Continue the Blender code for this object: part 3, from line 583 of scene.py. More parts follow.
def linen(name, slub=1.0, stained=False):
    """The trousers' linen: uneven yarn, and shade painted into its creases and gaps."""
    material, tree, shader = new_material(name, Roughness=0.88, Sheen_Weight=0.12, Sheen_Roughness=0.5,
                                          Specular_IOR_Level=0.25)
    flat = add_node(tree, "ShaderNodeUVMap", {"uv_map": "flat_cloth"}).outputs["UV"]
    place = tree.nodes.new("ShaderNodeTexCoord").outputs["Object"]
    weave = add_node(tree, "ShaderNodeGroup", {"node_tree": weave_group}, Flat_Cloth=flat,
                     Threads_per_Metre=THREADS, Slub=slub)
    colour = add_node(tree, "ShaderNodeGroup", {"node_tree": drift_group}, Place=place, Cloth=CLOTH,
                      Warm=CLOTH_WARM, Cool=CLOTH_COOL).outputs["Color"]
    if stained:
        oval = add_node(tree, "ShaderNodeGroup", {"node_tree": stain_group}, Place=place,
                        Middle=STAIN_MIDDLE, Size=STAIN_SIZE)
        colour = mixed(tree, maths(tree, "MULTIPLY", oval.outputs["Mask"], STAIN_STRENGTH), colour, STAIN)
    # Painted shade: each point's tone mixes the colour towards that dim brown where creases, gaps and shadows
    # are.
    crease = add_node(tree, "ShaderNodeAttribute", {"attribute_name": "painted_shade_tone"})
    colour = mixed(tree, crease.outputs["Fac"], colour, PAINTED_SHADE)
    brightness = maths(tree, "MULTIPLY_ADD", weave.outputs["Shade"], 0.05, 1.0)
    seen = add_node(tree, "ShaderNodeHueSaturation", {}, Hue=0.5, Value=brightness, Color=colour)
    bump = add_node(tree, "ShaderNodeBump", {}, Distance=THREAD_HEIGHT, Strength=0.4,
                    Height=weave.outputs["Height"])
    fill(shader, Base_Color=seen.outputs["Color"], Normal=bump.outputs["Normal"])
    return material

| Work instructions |
Write out the whole listing again, exactly as it stands.

| Result |
Continue the Blender code for this object: part 3, from line 583 of scene.py. More parts follow.
def linen(name, slub=1.0, stained=False):
    """The trousers' linen: uneven yarn, and shade painted into its creases and gaps."""
    material, tree, shader = new_material(name, Roughness=0.88, Sheen_Weight=0.12, Sheen_Roughness=0.5,
                                          Specular_IOR_Level=0.25)
    flat = add_node(tree, "ShaderNodeUVMap", {"uv_map": "flat_cloth"}).outputs["UV"]
    place = tree.nodes.new("ShaderNodeTexCoord").outputs["Object"]
    weave = add_node(tree, "ShaderNodeGroup", {"node_tree": weave_group}, Flat_Cloth=flat,
                     Threads_per_Metre=THREADS, Slub=slub)
    colour = add_node(tree, "ShaderNodeGroup", {"node_tree": drift_group}, Place=place, Cloth=CLOTH,
                      Warm=CLOTH_WARM, Cool=CLOTH_COOL).outputs["Color"]
    if stained:
        oval = add_node(tree, "ShaderNodeGroup", {"node_tree": stain_group}, Place=place,
                        Middle=STAIN_MIDDLE, Size=STAIN_SIZE)
        colour = mixed(tree, maths(tree, "MULTIPLY", oval.outputs["Mask"], STAIN_STRENGTH), colour, STAIN)
    # Painted shade: each point's tone mixes the colour towards that dim brown where creases, gaps and shadows
    # are.
    crease = add_node(tree, "ShaderNodeAttribute", {"attribute_name": "painted_shade_tone"})
    colour = mixed(tree, crease.outputs["Fac"], colour, PAINTED_SHADE)
    brightness = maths(tree, "MULTIPLY_ADD", weave.outputs["Shade"], 0.05, 1.0)
    seen = add_node(tree, "ShaderNodeHueSaturation", {}, Hue=0.5, Value=brightness, Color=colour)
    bump = add_node(tree, "ShaderNodeBump", {}, Distance=THREAD_HEIGHT, Strength=0.4,
                    Height=weave.outputs["Height"])
    fill(shader, Base_Color=seen.outputs["Color"], Normal=bump.outputs["Normal"])
    return material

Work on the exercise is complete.